Asked if he would consider withholding a Supreme Court nominee until the shape of the new Congress is known in November, Trump replied: “I haven’t really thought about that. I think you want to go as quickly as possible.”
Senate Republicans who have been the most critical of Trump on policy matters probably will not be obstacles to a speedy confirmation process.
Tennessee GOP Sen. Bob Corker, for instance, said he hopes Trump nominates a successor “much like” Gorsuch. He dismissed Democrats’ call to delay consideration of a nomination until after the November elections saying — rather remarkably given how much the issue animates both sides — “I can’t imagine why the midterms would affect timing.”
Collins said likewise about the calendar, though she stressed that she disagreed with McConnell’s tactics in 2016.
“I see no why reason why there should be a delay. I would note that I also felt that Merrick Garland deserved a hearing and consideration,” she said. “So I don’t apply a different standard depending on who happens to be president.”
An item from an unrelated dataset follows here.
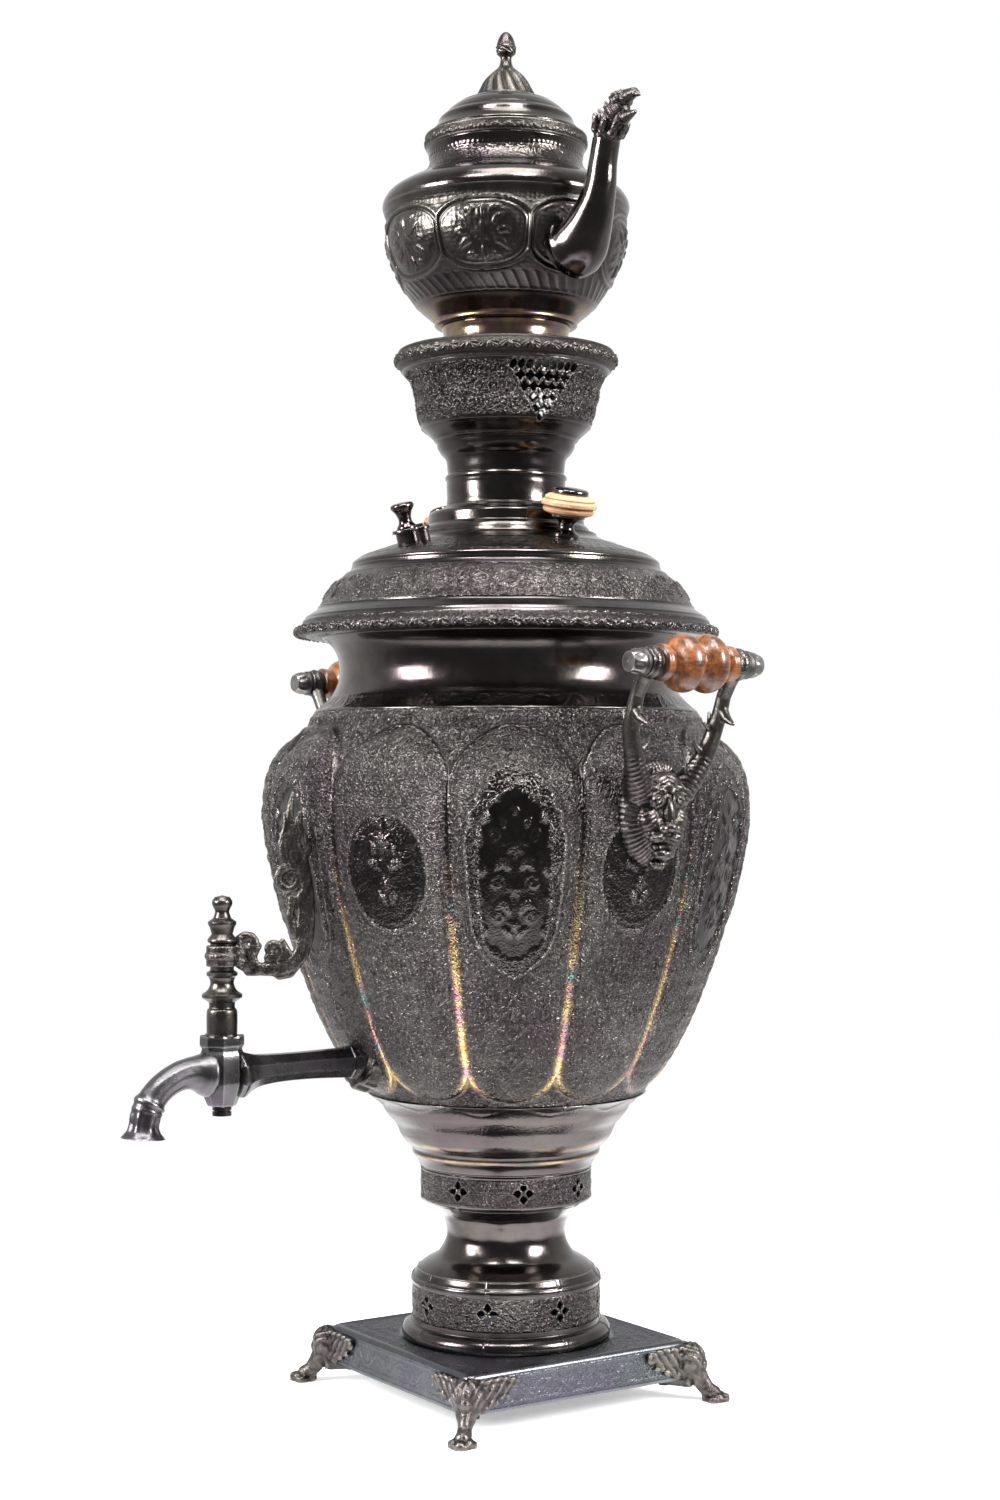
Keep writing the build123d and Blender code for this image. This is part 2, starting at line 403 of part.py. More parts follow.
plug = turn([(0, 163.4), (4.9 + 3.4 / 39.0 * 1.4, 163.4), (4.9 + 37.2 / 39.0 * 1.4, 197.2), (4.9 + 37.2 / 39.0 * 1.4, 197.4), (0, 197.4)])
spindle = turn([(0, 197.4)] + SPINDLE)
key = plug + spindle
key = Pos(0, -TAP_R, 0) * (key - rod_x(3.4, -12, 12, 0, TAP_Z) - rod(1.8, 160, 170))
nodes["tap_key"] = key
nodes["tap_rivet"] = Pos(0, -TAP_R, 0) * (rod(4.7, 158.2, 162.8) - rod(6, 160.2, 161.0) + rod(3.9, 160.0, 161.2) + rod(1.8, 162.0, 170.0))

# scroll lever: flat openwork casting in the plane through the spindle, s outward from it
LEVER_T = 5.0


def plate(points, t=LEVER_T):
    """Flat casting in the XZ plane, its middle at y = 0."""
    return extrude(Plane.XZ * make_face(Polyline(*points, close=True)), t / 2, both=True)


def ring_xz(x, z, r_out, r_in, t=LEVER_T):
    return rod_y(r_out, -t / 2, t / 2, x, z) - rod_y(r_in, -t, t, x, z)


lever = rod(8.0, 231.0, 241.5)
lever += plate([(5.0, 233.0), (5.0, 240.5), (10.0, 243.0), (17.0, 239.0), (26.0, 237.0), (34.0, 240.5), (38.0, 249.0),
                (37.6, 262.0), (40.6, 270.0), (38.0, 284.0), (33.0, 292.0), (30.5, 303.0), (33.5, 317.0), (38.0, 305.0),
                (40.6, 292.0), (43.6, 276.0), (44.0, 258.0), (43.0, 245.0), (38.6, 234.0), (34.0, 227.0), (20.0, 227.0), (10.0, 230.0)])
lever += ring_xz(13.6, 243.6, 6.4, 2.0)
lever += ring_xz(24.6, 243.0, 4.0, 1.4)
lever += ring_xz(33.8, 274.4, 8.6, 4.0)
lever += plate([(6.5, 236.0), (12.0, 246.0), (22.0, 240.0), (30.0, 243.0), (36.0, 256.0), (33.0, 268.0), (40.0, 282.0), (44.0, 262.0), (36.0, 232.0)])
lever -= rod(5.82, 225.0, 250.0)
lever -= rod_y(4.0, -5, 5, 33.8, 274.4)
lever_place = Pos(0, -TAP_R, 0) * Rot(0, 0, 90 - LEVER_AZ)
nodes["tap_lever"] = lever_place * lever

# ---------------------------------------------------------------- carrying handles
def box_section(x, y, z, w, h, lean):
    return (Pos(x, y, z) * Rot(0, lean, 0)) * Rectangle(w, h)


def arm(sy):
    sections = [box_section(134.0, 13.0 * sy, 314.0, 16, 9, 0), box_section(139.5, 18.0 * sy, 327.0, 13, 8, 12),
                box_section(142.0, 23.4 * sy, 339.0, 11, 6.5, 6), box_section(143.5, 26.2 * sy, 352.0, 9.5, 6, 6),
                box_section(147.0, 26.2 * sy, 364.0, 8.5, 6, 24), box_section(156.0, 26.2 * sy, 374.0, 8.5, 6, 52)]
    return loft(sections, ruled=True)


mask_outline = Polyline((-20, 318), (-18, 330), (-10, 333), (0, 331), (10, 333), (18, 330), (20, 318), (19.5, 304), (15, 292),
                        (8, 284), (0, 281), (-8, 284), (-15, 292), (-19.5, 304), close=True)
mask = Pos(119, 0, 0) * extrude(Plane.YZ * make_face(mask_outline), 16)
face_outline = Polyline((-13, 316), (-10, 324), (0, 326), (10, 324), (13, 316), (12, 302), (8, 291), (0, 286), (-8, 291), (-12, 302), close=True)
mask += Pos(134, 0, 0) * extrude(Plane.YZ * make_face(face_outline), 5)
mask += Pos(138.5, 0, 304) * Box(6, 8, 14)
bracket = mask + arm(1) + arm(-1)
for sy in (1, -1):
    eye = rod_y(7.6, min(22.6 * sy, 30.0 * sy), max(22.6 * sy, 30.0 * sy), GRIP_R, GRIP_Z)
    bracket += eye
    hook = Pos(0, 26.2 * sy, 0) * plate([(146, 361), (151, 357), (155.4, 352.4), (152.0, 350.6), (147.0, 352.6), (141, 351), (141, 360)], 6.0)
    bracket += hook
bracket -= rod_y(ROD_R, -60, 60, GRIP_R, GRIP_Z)
bracket -= body_envelope

GRIP = [(8.2, -22.3), (8.9, -21.0), (8.6, -18.0), (6.8, -15.6), (8.6, -14.4), (12.6, -11.8), (14.2, -8.0), (13.6, -4.4), (10.4, -1.2), (9.6, 0.0),
        (10.4, 1.2), (13.6, 4.4), (14.2, 8.0), (12.6, 11.8), (8.6, 14.4), (6.8, 15.6), (8.6, 18.0), (8.9, 21.0), (8.2, 22.3)]
grip = turn([(ROD_R + GRIP_CLEAR, -22.3)] + GRIP + [(ROD_R + GRIP_CLEAR, 22.3)])
grip = Pos(GRIP_R, 0, GRIP_Z) * Rot(90, 0, 0) * grip
end_cap = turn([(0, 35.6), (ROD_R, 35.6), (ROD_R, 30.0), (6.6, 30.0), (6.9, 31.4), (6.4, 32.6), (6.1, 35.0), (5.5, 37.4), (4.8, 39.2), (0, 39.6)])
caps = [Pos(GRIP_R, 0, GRIP_Z) * Rot(90 * s, 0, 0) * end_cap for s in (1, -1)]
handle_rod = rod_y(ROD_R, -35.6, 35.6, GRIP_R, GRIP_Z)
bracket_rivet = Pos(0, 0, 0) * (rod_x(2.0, 124.0, 133.0, 0, 322.0))
for side_name, a in (("right", 0), ("left", 180)):
    place = Rot(0, 0, a)
    nodes[f"handle_bracket_{side_name}"] = place * bracket
    nodes[f"handle_rod_{side_name}"] = place * handle_rod
    nodes[f"handle_grip_{side_name}"] = place * grip
    nodes[f"handle_end_caps_{side_name}"] = Compound(children=[(place * c).solids()[0] for c in caps])

# ---------------------------------------------------------------- export
os.makedirs("parts", exist_ok=True)
for name, shape in nodes.items():
    solids = shape.solids()
    shape = solids[0] if len(solids) == 1 else Compound(children=list(solids))
    shape.label = name
    export_step(shape, os.path.join("parts", name + ".step"))
    print(name, len(solids), round(sum(s.volume for s in solids)))
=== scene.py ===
import json
import math

import bmesh
import bpy
import numpy as np
from mathutils import Matrix, Vector


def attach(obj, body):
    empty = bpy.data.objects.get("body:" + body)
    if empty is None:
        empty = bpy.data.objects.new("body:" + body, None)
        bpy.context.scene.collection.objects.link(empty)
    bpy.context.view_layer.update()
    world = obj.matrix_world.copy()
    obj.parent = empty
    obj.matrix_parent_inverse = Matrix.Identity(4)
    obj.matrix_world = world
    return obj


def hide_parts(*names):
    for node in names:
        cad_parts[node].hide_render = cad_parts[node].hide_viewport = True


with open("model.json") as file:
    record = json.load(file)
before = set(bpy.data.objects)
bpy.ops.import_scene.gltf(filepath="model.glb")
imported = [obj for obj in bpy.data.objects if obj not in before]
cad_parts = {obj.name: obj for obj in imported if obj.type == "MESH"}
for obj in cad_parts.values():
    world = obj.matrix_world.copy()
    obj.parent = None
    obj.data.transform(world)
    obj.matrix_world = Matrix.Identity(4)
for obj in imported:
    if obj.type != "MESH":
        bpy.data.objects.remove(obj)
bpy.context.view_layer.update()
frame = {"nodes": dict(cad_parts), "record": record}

MM = 0.001
rng = np.random.default_rng(7)

# ------------------------------------------------------------------ camera
CAM_AZ = math.radians(56.0)
CAM_D = 1.272
FOCAL_PX = 2400.0
cam_data = bpy.data.cameras.new("camera")
cam = bpy.data.objects.new("camera", cam_data)
bpy.context.scene.collection.objects.link(cam)
cam_data.sensor_width = 36.0
cam_data.lens = 36.0 * FOCAL_PX / 1500.0
cam.location = (CAM_D * math.sin(CAM_AZ), -CAM_D * math.cos(CAM_AZ), 0.325)
cam.rotation_euler = (math.radians(90.0 + 0.597), 0.0, CAM_AZ + math.radians(0.143))
bpy.context.scene.camera = cam

# ------------------------------------------------------------------ profiles, (r, z) in millimetres
DRUM = [(54.0, 30.5), (55.0, 32.5), (54.6, 35.0), (53.0, 37.0), (50.6, 38.2), (49.6, 40.0), (49.6, 58.6),
        (50.4, 60.0), (50.0, 61.8), (48.4, 63.0), (46.9, 66.0)]
WAIST = [(46.9, 66.0), (42.4, 69.3), (36.8, 72.4), (34.2, 75.6), (32.6, 78.7), (31.5, 82.0), (31.3, 85.0),
         (31.8, 88.2), (32.6, 91.4), (33.8, 94.6), (38.1, 98.0), (42.6, 101.0)]
GALLERY = [(42.6, 101.0), (44.4, 102.2), (44.8, 104.0), (44.8, 118.0), (45.3, 120.0)]
CUP = [(45.3, 120.0), (46.9, 123.3), (49.3, 126.5), (49.8, 129.7), (53.2, 132.9), (55.6, 136.2), (56.9, 139.3),
       (58.5, 142.5), (61.4, 145.7), (64.0, 149.0), (65.8, 152.2), (68.8, 155.4), (73.8, 158.6)]
BODY = [(73.8, 158.6), (79.0, 165.0), (85.0, 173.4), (89.9, 181.0), (93.4, 187.4), (97.0, 194.0), (102.5, 206.5),
        (107.7, 219.2), (112.4, 231.6), (116.6, 244.6), (120.8, 257.2), (123.9, 269.9), (126.6, 282.5),
        (128.6, 295.1), (129.6, 308.0), (129.3, 316.0), (128.2, 323.0), (126.0, 329.7), (122.7, 336.0),
        (118.0, 341.0), (112.6, 346.0), (106.8, 351.4), (101.4, 358.0)]
NECK = [(101.4, 358.0), (97.2, 361.4), (93.8, 364.8), (91.2, 368.6), (89.2, 373.0), (88.2, 378.0), (88.3, 383.0),
        (89.4, 388.0), (92.4, 393.0), (97.5, 397.2)]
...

Cornyn told Roll Call he anticipated the Judiciary Committee, of which he is a member, would be able to hold confirmation hearings for Trump’s nominee during the scheduled August work period. McConnell had already scrapped plans for a full August recess.
The Senate summer legislative agenda features the farm bill on the floor this week, as well as further packages of spending legislation, and a reauthorization of water infrastructure projects and the Federal Aviation Administration. Cornyn said he thought much of that agenda would not need to be derailed.
“I think it becomes the No. 1 priority, but we’ve got plenty to do … while the committee is doing its work and the background checks are being done,” he said. “Hopefully, we can walk, talk and chew gum at the same time.”